## begin
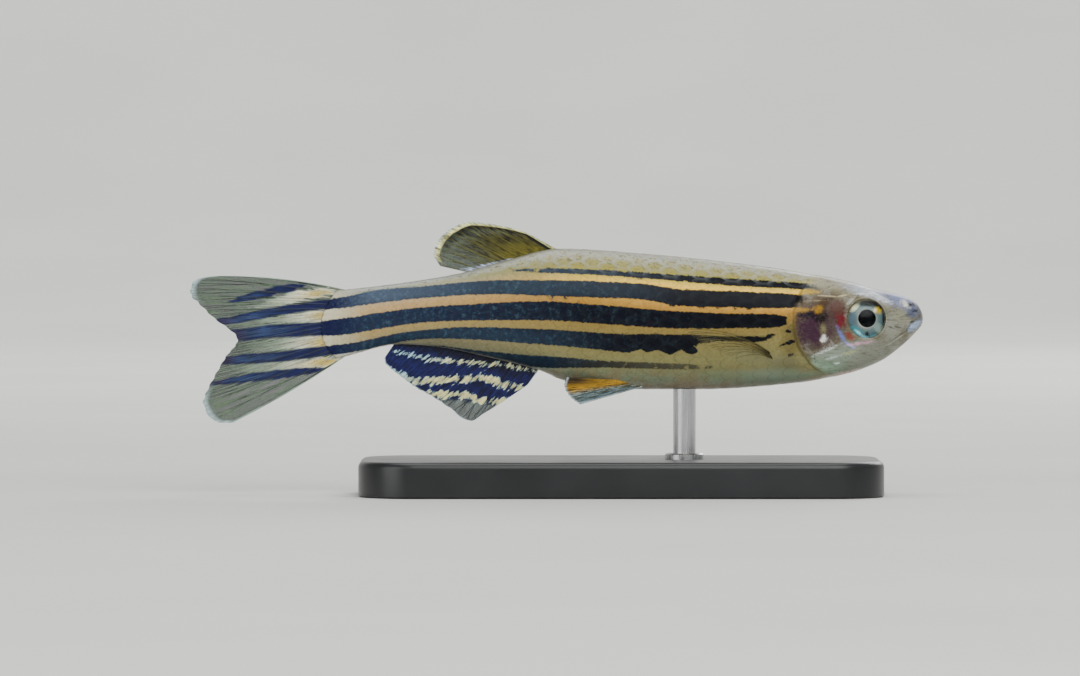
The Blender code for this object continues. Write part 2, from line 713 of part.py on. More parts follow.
def trimmed_fin(obj, origin, look):
    """Cuts the fin's root clear of the body by the gap and finishes it."""
    combine(obj, [grown_body(obj.name + "_trim")], "DIFFERENCE")
    keep_largest(obj)
    return finish(obj, origin, look)


def dorsal_fin():
    """Single fin on the back, its first rays short against the leading edge."""

    def root_at(share):
        d = between(*DORSAL_ROOT, share)
        return d, 0.0, smooth_value(BACK, d) + 0.05

    def tip_at(share):
        ripple = DORSAL_RIPPLE * math.sin(3.0 * share)
        return smooth_value(DORSAL_REACH, share), ripple, smooth_value(DORSAL_HEIGHT, share)

    obj = ray_fin("dorsal_fin", root_at, tip_at, DORSAL_RAYS, 6, FIN_SINK)
    return trimmed_fin(obj, place(*root_at(0.0)), DORSAL_FINISH)


def anal_fin():
    """Long fin under the tail, deepest in front."""

    def root_at(share):
        d = between(*ANAL_ROOT, share)
        return d, 0.0, smooth_value(BELLY, d) - 0.05

    def tip_at(share):
        ripple = ANAL_RIPPLE * math.sin(3.2 * share)
        return smooth_value(ANAL_REACH, share), ripple, smooth_value(ANAL_HEIGHT, share)

    obj = ray_fin("anal_fin", root_at, tip_at, ANAL_RAYS, 6, FIN_SINK)
    return trimmed_fin(obj, place(*root_at(0.0)), ANAL_FINISH)


def caudal_fin():
    """Forked tail fin with a longer lower lobe."""

    def root_at(share):
        d = BODY_END + 0.25
        top = smooth_value(BACK, d) - 0.02
        return d, 0.0, between(top, smooth_value(BELLY, d) + 0.02, share)

    def tip_at(share):
        ripple = CAUDAL_RIPPLE * math.cos(2 * math.pi * share)
        return smooth_value(CAUDAL_REACH, share), ripple, smooth_value(CAUDAL_HEIGHT, share)

    def bow(share):
        return CAUDAL_BOW_TOP * (1 - share) ** 2 + CAUDAL_BOW_LOW * share * share

    obj = ray_fin("caudal_fin", root_at, tip_at, CAUDAL_RAYS, 7, GAP, bow)
    return trimmed_fin(obj, place(BODY_END, 0.0, 0.0), CAUDAL_FINISH)


def pectoral_fin(name, sign):
    """Fin behind the gill cover, swept back, up and away from the flank."""

    def root_at(share):
        d, h = (between(first, last, share) for first, last in zip(*PECTORAL_ROOT))
        return d, sign * (flank_width(d, h) + 0.15), h

    def tip_at(share):
        spread = sign * smooth_value(PECTORAL_SPREAD, share)
        return smooth_value(PECTORAL_REACH, share), spread, smooth_value(PECTORAL_HEIGHT, share)

    def bow(share):
        return PECTORAL_BOW * (1 - share)

    obj = ray_fin(name, root_at, tip_at, PECTORAL_RAYS, 5, FIN_SINK, bow)
    return trimmed_fin(obj, place(*root_at(0.5)), PECTORAL_FINISH)


def pelvic_fin(name, sign):
    """Fin under the belly, swept back and down."""

    def root_at(share):
        d, h = (between(first, last, share) for first, last in zip(*PELVIC_ROOT))
        return d, sign * (flank_width(d, h + 0.1) + 0.05), h

    def tip_at(share):
        spread = sign * smooth_value(PELVIC_SPREAD, share)
        return smooth_value(PELVIC_REACH, share), spread, smooth_value(PELVIC_HEIGHT, share)

    obj = ray_fin(name, root_at, tip_at, PELVIC_RAYS, 5, FIN_SINK)
    return trimmed_fin(obj, place(*root_at(0.5)), PELVIC_FINISH)


def stand_base():
    """Flat rounded base with a hole that the rod stands in."""
    bpy.ops.mesh.primitive_cube_add(size=1.0)
    obj = bpy.context.object
    obj.name = "stand_base"
    size = Matrix.Diagonal((BASE_LENGTH * MM, BASE_DEPTH * MM, BASE_HEIGHT * MM, 1.0))
    obj.data.transform(Matrix.Translation((BASE_CENTRE_X * MM, 0.0, BASE_HEIGHT / 2 * MM)) @ size)
    work = bmesh.new()
    work.from_mesh(obj.data)
    upright = [e for e in work.edges if abs(e.verts[0].co.z - e.verts[1].co.z) > 0.5 * MM]
    bmesh.ops.bevel(work, geom=upright, offset=BASE_CORNER * MM, segments=8, profile=0.5, affect="EDGES")
    top = max(v.co.z for v in work.verts)
    rim = [
        e for e in work.edges
        if all(abs(v.co.z - top) < 1e-6 for v in e.verts) and e.calc_face_angle(0.0) > 0.5
    ]
    bmesh.ops.bevel(work, geom=rim, offset=BASE_EDGE * MM, segments=2, profile=0.5, affect="EDGES")
    work.to_mesh(obj.data)
    work.free()
    hole = turned(
        "rod_hole",
        [(0.0, 5.0), (ROD_RADIUS + GAP, 5.0), (ROD_RADIUS + GAP, -ROD_SINK), (0.0, -ROD_SINK)],
        24,
        Matrix.Translation((rod_x() * MM, 0.0, BASE_HEIGHT * MM)),
    )
    combine(obj, [hole], "DIFFERENCE")
    keep_largest(obj)
    return finish(obj, Vector((BASE_CENTRE_X * MM, 0.0, 0.0)), BASE_FINISH)


def rod_x():
    return TOTAL_LENGTH / 2 - ROD_BEHIND_SNOUT


def stand_rod():
    """Upright rod from the base's hole to the belly, its top shaped to the belly."""
    foot = BASE_HEIGHT - ROD_SINK + GAP
    tall = AXIS_HEIGHT - foot
    profile = [(0.0, tall), (ROD_RADIUS, tall), (ROD_RADIUS, 0.0), (0.0, 0.0)]
    obj = turned("stand_rod", profile, 20, Matrix.Translation((rod_x() * MM, 0.0, foot * MM)))
    combine(obj, [grown_body("rod_trim")], "DIFFERENCE")
    keep_largest(obj)
    return finish(obj, Vector((rod_x() * MM, 0.0, foot * MM)), ROD_FINISH)


def clear_scene():
    for obj in list(bpy.data.objects):
        bpy.data.objects.remove(obj)


def main():
    clear_scene()
    collection = bpy.data.collections.new("zebra_danio")
    bpy.context.scene.collection.children.link(collection)
    root = bpy.data.objects.new("zebra_danio_root", None)
    collection.objects.link(root)
    head()
    torso()
    tail()
    for sign, word in ((-1, "right"), (1, "left")):
        eye("eye_" + word, sign)
        pectoral_fin("pectoral_fin_" + word, sign)
        pelvic_fin("pelvic_fin_" + word, sign)
    dorsal_fin()
    anal_fin()
    caudal_fin()
    stand_base()
    stand_rod()


main()
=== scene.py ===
"""Looks of a life-size zebra danio model on its display stand.

The fish faces +X, with its right flank towards -Y and its back towards +Z. Tables and shape functions are
in millimetres: d is the distance behind the snout, y the distance to the left of the fish's middle plane and
h the height over its level axis. MM turns them to metres where a mesh is made.
"""

import math
from collections import namedtuple

import bmesh
import bpy
import numpy as np
from mathutils import Matrix, Vector


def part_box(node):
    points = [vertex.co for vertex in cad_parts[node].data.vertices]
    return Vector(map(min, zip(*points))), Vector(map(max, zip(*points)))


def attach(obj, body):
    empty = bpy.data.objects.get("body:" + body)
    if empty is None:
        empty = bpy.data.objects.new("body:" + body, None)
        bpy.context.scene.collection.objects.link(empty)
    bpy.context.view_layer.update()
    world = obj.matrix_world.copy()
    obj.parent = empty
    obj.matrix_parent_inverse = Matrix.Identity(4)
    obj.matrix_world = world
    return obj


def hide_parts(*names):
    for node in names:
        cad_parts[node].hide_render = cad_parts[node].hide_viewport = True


bl_info = {
    "name": "Zebra Danio Display Model",
    "version": (1, 0, 0),
    "blender": (4, 5, 0),
    "location": "View3D > Sidebar > Danio",
    "description": "Builds the finished looks of a life-size zebra danio on a display stand",
    "category": "Object",
}

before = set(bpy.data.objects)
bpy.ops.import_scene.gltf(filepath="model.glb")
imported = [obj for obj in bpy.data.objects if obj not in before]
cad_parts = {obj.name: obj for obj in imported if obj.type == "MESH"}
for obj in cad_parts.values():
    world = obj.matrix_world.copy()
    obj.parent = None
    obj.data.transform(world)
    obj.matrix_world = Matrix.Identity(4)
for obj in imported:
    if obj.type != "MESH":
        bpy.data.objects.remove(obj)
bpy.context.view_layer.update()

MM = 0.001
LENGTH = 45.0
AXIS_HEIGHT = 10.7

# Outline of the body: distance behind the snout with height over the axis or half width
BACK = (
    (0.0, 0.12), (0.06, 0.43), (0.5, 1.14), (1.4, 1.53), (3.2, 1.97), (4.5, 2.36), (7.5, 2.94), (10.6, 3.40),
    (16.7, 4.04), (22.2, 4.38), (25.9, 3.55), (28.3, 2.88), (32.0, 2.26), (35.4, 1.87), (36.9, 1.76),
)
BELLY = (
    (0.0, 0.02), (0.06, -0.24), (0.5, -0.80), (1.4, -1.65), (2.6, -2.51), (4.5, -3.24), (7.5, -3.83),
    (13.6, -4.25), (17.3, -4.25), (21.9, -3.73), (23.4, -3.12), (25.9, -2.45), (30.2, -1.60), (32.0, -1.50),
    (35.4, -2.26), (36.9, -2.62),
)
HALF_WIDTH = (
    (0.0, 0.20), (0.06, 0.46), (0.5, 0.98), (1.4, 1.45), (2.6, 1.83), (3.6, 2.05), (5.5, 2.25), (7.5, 2.38),
    (11.0, 2.55), (15.0, 2.60), (19.0, 2.50), (22.0, 2.25), (25.9, 1.75), (29.0, 1.30), (32.0, 0.98),
    (35.4, 0.46), (36.9, 0.07),
)
WAIST = ((0.0, 0.08), (1.4, 0.12), (3.6, 0.05), (7.5, -0.20), (15.0, -0.20), (24.0, 0.30), (36.9, -0.20))
FULLNESS = ((0.0, 2.2), (2.0, 2.5), (4.5, 2.5), (9.0, 2.25), (20.0, 2.15), (36.9, 2.0))
SKIN_START = 0.004
SKIN_END = 36.9

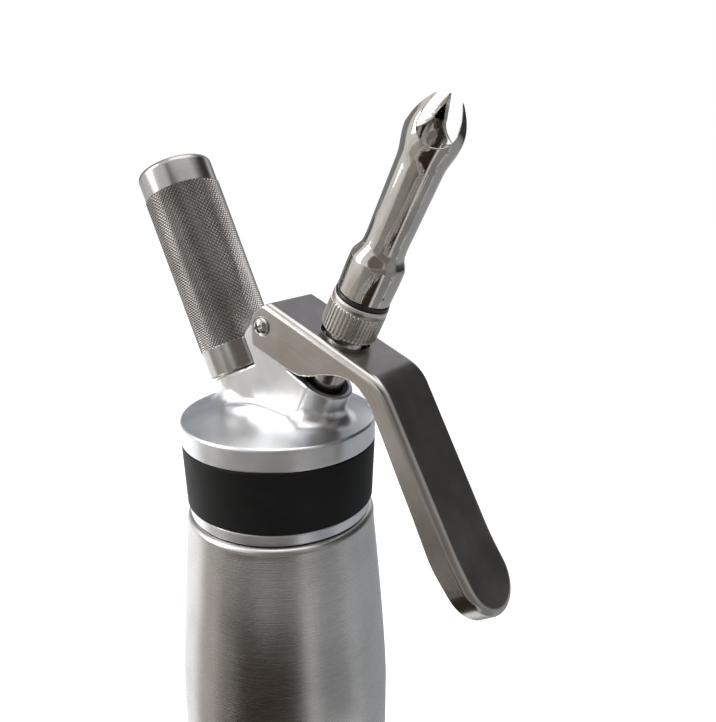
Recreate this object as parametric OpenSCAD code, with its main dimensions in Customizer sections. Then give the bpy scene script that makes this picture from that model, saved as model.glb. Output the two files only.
## end
### WHAT YOU WILL DO
Above are some lines. Repeat exactly, and only, those from the line that has "collection.objects.link(root)" through the line that has "obj.matrix_parent_inverse = Matrix.Identity(4)".

### FULL ANSWER
    collection.objects.link(root)
    head()
    torso()
    tail()
    for sign, word in ((-1, "right"), (1, "left")):
        eye("eye_" + word, sign)
        pectoral_fin("pectoral_fin_" + word, sign)
        pelvic_fin("pelvic_fin_" + word, sign)
    dorsal_fin()
    anal_fin()
    caudal_fin()
    stand_base()
    stand_rod()


main()
=== scene.py ===
"""Looks of a life-size zebra danio model on its display stand.

The fish faces +X, with its right flank towards -Y and its back towards +Z. Tables and shape functions are
in millimetres: d is the distance behind the snout, y the distance to the left of the fish's middle plane and
h the height over its level axis. MM turns them to metres where a mesh is made.
"""

import math
from collections import namedtuple

import bmesh
import bpy
import numpy as np
from mathutils import Matrix, Vector


def part_box(node):
    points = [vertex.co for vertex in cad_parts[node].data.vertices]
    return Vector(map(min, zip(*points))), Vector(map(max, zip(*points)))


def attach(obj, body):
    empty = bpy.data.objects.get("body:" + body)
    if empty is None:
        empty = bpy.data.objects.new("body:" + body, None)
        bpy.context.scene.collection.objects.link(empty)
    bpy.context.view_layer.update()
    world = obj.matrix_world.copy()
    obj.parent = empty
    obj.matrix_parent_inverse = Matrix.Identity(4)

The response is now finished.